Going to uni from school or sixth form is a big enough change as it is, without having to worry about bills, leases and travel to and from your lectures. Living in halls is the perfect middle ground between staying at home and renting your own house, where you learn to be independent but still have enough help from freshers’ reps, security services, nearby laundrettes and even cleaners to make you feel looked after.
Even though water, electric and internet come included in your uni bills, you’ll usually end up paying a lot more for your first year flat than the equivalent cost to rent your own house. Sometimes uni accommodation can be modern, clean and spacious but some halls are damp, dingy and depressing. It’s well worth working out your budget and looking round the different options on open days to make sure it’s worth the money, especially if your maintenance loan won’t cover the cost.

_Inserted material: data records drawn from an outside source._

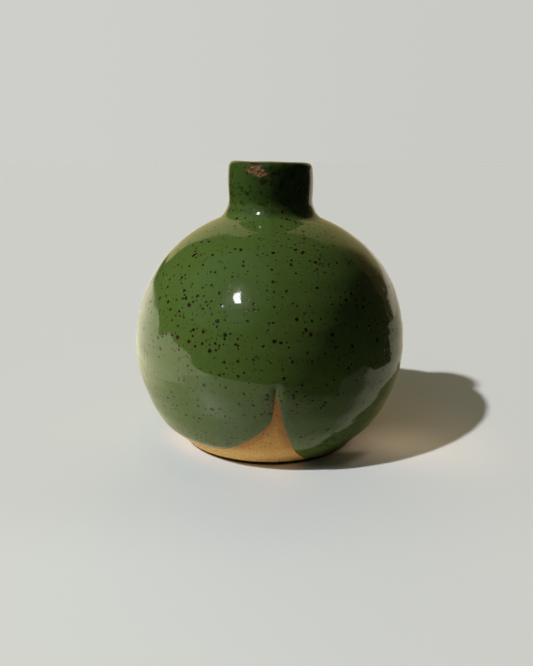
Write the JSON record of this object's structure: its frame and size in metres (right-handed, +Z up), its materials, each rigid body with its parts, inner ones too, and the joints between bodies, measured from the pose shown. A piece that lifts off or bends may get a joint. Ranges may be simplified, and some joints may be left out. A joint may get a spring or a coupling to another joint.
{
  "type": "bud vase",
  "caption": "Round stoneware bud vase with a short straight neck, green speckled glaze and a bare clay tent at the foot.",
  "frame": {"origin": "centre of the foot, on the surface that the vase stands on", "axes": "+Z up along the throwing axis, -Y towards the front, where the larger bare clay tent is, +X to the right seen from the front"},
  "size_m": [0.09, 0.09, 0.092],
  "materials": {
    "bare_stoneware": "unglazed, matte, fine toothy grain with dark iron specks",
    "green_glaze": "glossy olive green with brown iron speckle, breaking rust brown on the lip",
    "liner_glaze": "glossy olive green, lightly speckled"
  },
  "bodies": {
    "root": {"stoneware_body": "bare_stoneware", "glaze_left_dip": "green_glaze", "glaze_right_dip": "green_glaze", "glaze_liner": "liner_glaze"}
  },
  "joints": []
}
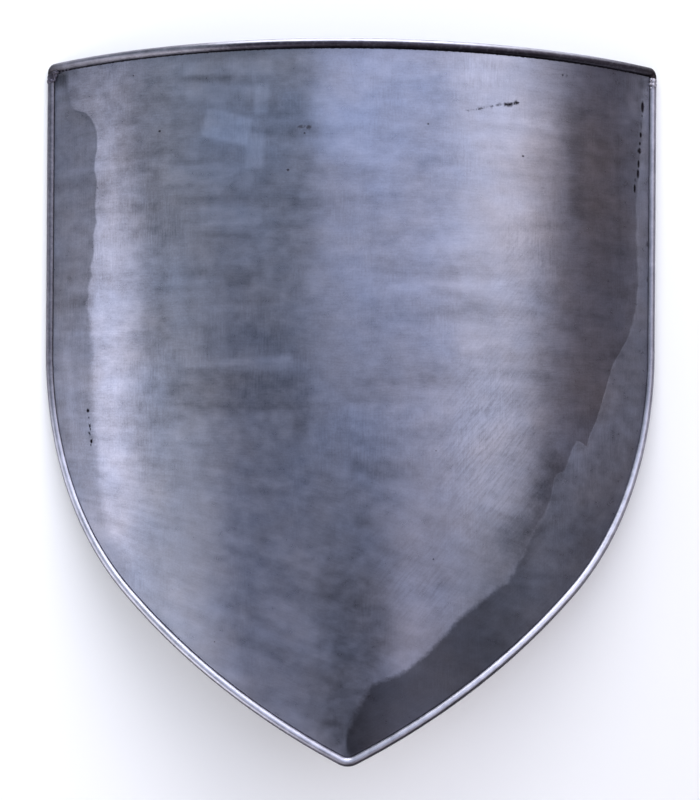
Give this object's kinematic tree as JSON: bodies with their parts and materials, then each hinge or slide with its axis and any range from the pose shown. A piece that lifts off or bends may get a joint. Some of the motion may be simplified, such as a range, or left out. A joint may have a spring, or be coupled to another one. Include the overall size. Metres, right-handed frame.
{
  "type": "heater shield",
  "caption": "Bare steel heater shield, curved from side to side, with round bar along its whole edge and a hollow back.",
  "frame": {"origin": "on the floor, under the middle of the outer box of the shield as it lies on its back edges", "axes": "+X across the shield to the right as its front is seen, +Y to the straight top edge, +Z out of the bulging front"},
  "size_m": [0.559, 0.6165, 0.1016],
  "materials": {
    "brushed_sheet": "bare mild steel, brushed by hand, with a ground strip along the edge",
    "ground_bar": "bare round bar, ground, darker where it was heated at the corners"
  },
  "bodies": {
    "root": {"face_sheet": "brushed_sheet", "top_edge_bar": "ground_bar", "side_edge_bar": "ground_bar"}
  },
  "joints": []
}
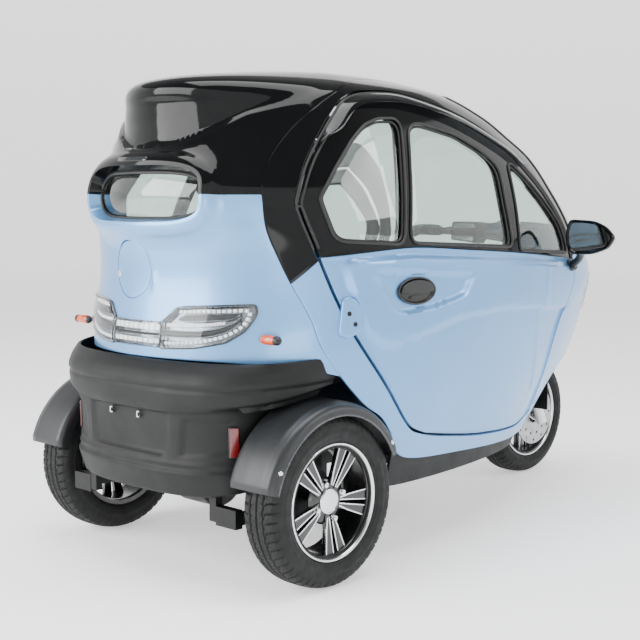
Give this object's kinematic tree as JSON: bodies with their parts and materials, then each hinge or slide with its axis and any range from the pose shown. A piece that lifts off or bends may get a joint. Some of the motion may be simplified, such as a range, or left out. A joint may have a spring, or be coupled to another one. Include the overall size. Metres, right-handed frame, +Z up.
{
  "type": "covered electric tricycle",
  "caption": "Closed two-seat electric tricycle: rounded cab with hinged doors, one steered front wheel, driven rear wheels.",
  "frame": {"origin": "on the ground at the middle of the footprint, half way along the overall length and on the plane of symmetry", "axes": "+X forward along the vehicle, +Y to its left, +Z up"},
  "size_m": [2.22, 1.426, 1.4899],
  "materials": {
    "frame_steel": "satin black powder coat",
    "cast_case": "sand cast",
    "battery_case": "moulded",
    "cab_floor": "grained",
    "grained_plastic": "fine grained moulding",
    "guard_plastic": "satin moulding",
    "pearl_blue": "pearl lacquer",
    "piano_black": "high gloss lacquer",
    "clear_glass": "clear, faint green",
    "tail_lens": "clear lens over lamps",
    "head_lens": "clear lens",
    "amber_lens": "amber lens",
    "red_reflector": "prismatic red",
    "seat_leatherette": "red and black stitched",
    "trim_black": "satin black",
    "tyre_rubber": "moulded rubber",
    "rim_alloy": "black lacquer, turned faces",
    "front_rim_alloy": "turned alloy",
    "disc_steel": "ground steel",
    "fork_metal": "satin black"
  },
  "bodies": {
    "vehicle": {"chassis_frame": "frame_steel", "rear_axle": "frame_steel", "drive_motor": "cast_case", "battery_pack": "battery_case", "rear_springs": "frame_steel", "floor_pan": "cab_floor", "sills": "grained_plastic", "side_lower_left": "pearl_blue", "side_lower_right": "pearl_blue", "side_upper_left": "piano_black", "side_upper_right": "piano_black", "roof_shell": "piano_black", "rear_shell": "pearl_blue", "rear_window": "clear_glass", "rear_lamps": "tail_lens", "turn_signals": "amber_lens", "rear_bumper": "grained_plastic", "reflectors": "red_reflector", "mudguard_rear_left": "guard_plastic", "mudguard_rear_right": "guard_plastic", "front_cowl": "pearl_blue", "windshield": "clear_glass", "headlamps": "head_lens", "wheel_arch_liner": "grained_plastic", "dashboard": "trim_black", "seat_stand": "trim_black", "front_seat_cushion": "seat_leatherette", "front_seat_back": "seat_leatherette", "rear_seat_cushion": "seat_leatherette", "rear_seat_back": "seat_leatherette", "door_hinges": "frame_steel"},
    "door_left": {"door_panel_left": "pearl_blue", "door_frame_left": "piano_black", "door_glass_left": "clear_glass", "door_handle_left": "trim_black", "mirror_left": "piano_black"},
    "door_right": {"door_panel_right": "pearl_blue", "door_frame_right": "piano_black", "door_glass_right": "clear_glass", "door_handle_right": "trim_black", "mirror_right": "piano_black"},
    "charge_cover": {"charge_lid": "pearl_blue"},
    "steering": {"front_fork": "fork_metal", "handlebar": "trim_black", "mudguard_front": "piano_black"},
    "front_wheel": {"front_tyre": "tyre_rubber", "front_rim": "front_rim_alloy", "brake_disc": "disc_steel"},
    "rear_wheel_left": {"rear_tyre_left": "tyre_rubber", "rear_rim_left": "rim_alloy"},
    "rear_wheel_right": {"rear_tyre_right": "tyre_rubber", "rear_rim_right": "rim_alloy"}
  },
  "joints": [
    {"name": "rear_left_roll", "type": "hinge", "parent": "vehicle", "child": "rear_wheel_left", "pos_m": [-0.776, 0.48, 0.247], "axis": [0, 1, 0], "continuous": true},
    {"name": "rear_right_roll", "type": "hinge", "parent": "vehicle", "child": "rear_wheel_right", "pos_m": [-0.776, -0.48, 0.247], "axis": [0, 1, 0], "continuous": true},
    {"name": "steer", "type": "hinge", "parent": "vehicle", "child": "steering", "pos_m": [0.874, 0, 0.236], "axis": [-0.4226, 0, 0.9063], "range_deg": [-35, 35]},
    {"name": "front_roll", "type": "hinge", "parent": "steering", "child": "front_wheel", "pos_m": [0.874, 0, 0.236], "axis": [0, 1, 0], "continuous": true},
    {"name": "door_left_swing", "type": "hinge", "parent": "vehicle", "child": "door_left", "pos_m": [0.559, 0.434, 0.6], "axis": [0, 0, -1], "range_deg": [0, 60]},
    {"name": "door_right_swing", "type": "hinge", "parent": "vehicle", "child": "door_right", "pos_m": [0.559, -0.434, 0.6], "axis": [0, 0, 1], "range_deg": [0, 60]},
    {"name": "charge_lid_swing", "type": "hinge", "parent": "vehicle", "child": "charge_cover", "pos_m": [-1.018, 0.131, 0.888], "axis": [0, 0, -1], "range_deg": [0, 100]}
  ]
}
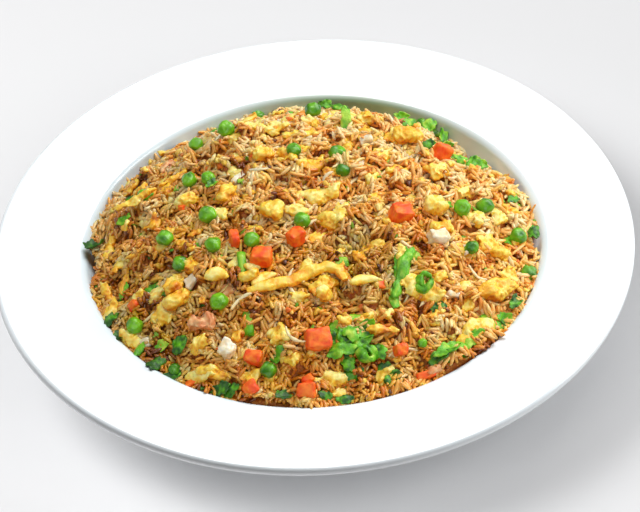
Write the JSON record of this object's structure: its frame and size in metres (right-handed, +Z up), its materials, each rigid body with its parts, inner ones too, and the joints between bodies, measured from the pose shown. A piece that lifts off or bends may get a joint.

You’ve never known the meaning of dirty until you’ve stepped into a first year flat the morning after a night out… or any other night for that matter. Dishes covered with food, full-to-bursting bin bags, sticky alcohol stains, sticky floors and blocked drains. If you’re someone who can’t deal with everything not being clean, living with a load of students might be too much of a challenge.
They could be the greatest people you’ll ever meet… but they might be the worst. Whether you’re a party animal who gets stuck with a bunch of studious introverts, or a compulsive cleaner whose flatmates never help with the washing up – or vice versa – there’s always a chance that you might not gel with the people you’re put in a flat with.
Check you’re making the right decision by looking round the accommodation your uni offers on open days, and talking to a few current students to find out what their experience has been like. If you really want to do your research, look up the uni accommodation policies – do they try to match up similar personalities based on your applications? Do they let people go on a waiting list to change flats if the worst comes to the worst?
Most students find that whether or not you enjoy your time in halls completely depends on pot luck, and who you happen to be put with. But for many reasons it’s worth the risk, the mess and the expense as student accommodation is much easier, more sociable and more independent than living at home or going it on your own.